SHORT PROBLEM: State how many lines in the entries below contain "finishes". Write nothing but the number.

ENTRIES SUPPLIED:
>>
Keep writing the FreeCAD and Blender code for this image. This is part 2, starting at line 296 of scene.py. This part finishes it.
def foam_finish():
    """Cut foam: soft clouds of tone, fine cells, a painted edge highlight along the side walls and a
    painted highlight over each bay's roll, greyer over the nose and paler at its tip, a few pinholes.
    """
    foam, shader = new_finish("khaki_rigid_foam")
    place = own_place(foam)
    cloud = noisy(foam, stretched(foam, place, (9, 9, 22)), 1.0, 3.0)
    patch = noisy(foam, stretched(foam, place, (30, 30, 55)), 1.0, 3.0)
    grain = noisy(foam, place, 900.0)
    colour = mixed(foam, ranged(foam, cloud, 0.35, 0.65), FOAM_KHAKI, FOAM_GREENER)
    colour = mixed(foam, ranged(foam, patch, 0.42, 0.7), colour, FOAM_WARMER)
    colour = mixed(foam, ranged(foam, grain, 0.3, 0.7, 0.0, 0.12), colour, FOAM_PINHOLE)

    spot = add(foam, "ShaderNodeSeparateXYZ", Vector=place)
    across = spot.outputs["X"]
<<
>>
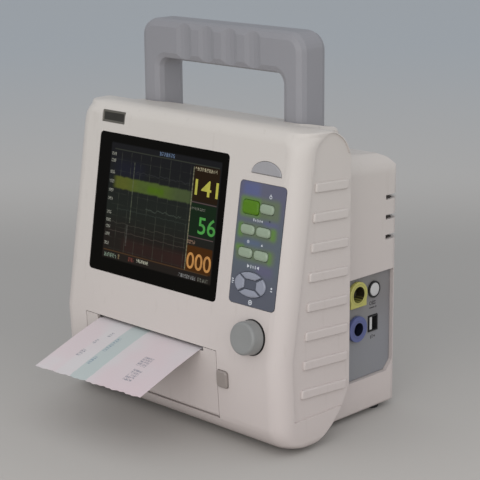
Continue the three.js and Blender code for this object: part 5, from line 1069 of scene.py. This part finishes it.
<<
FINAL RESULT: 2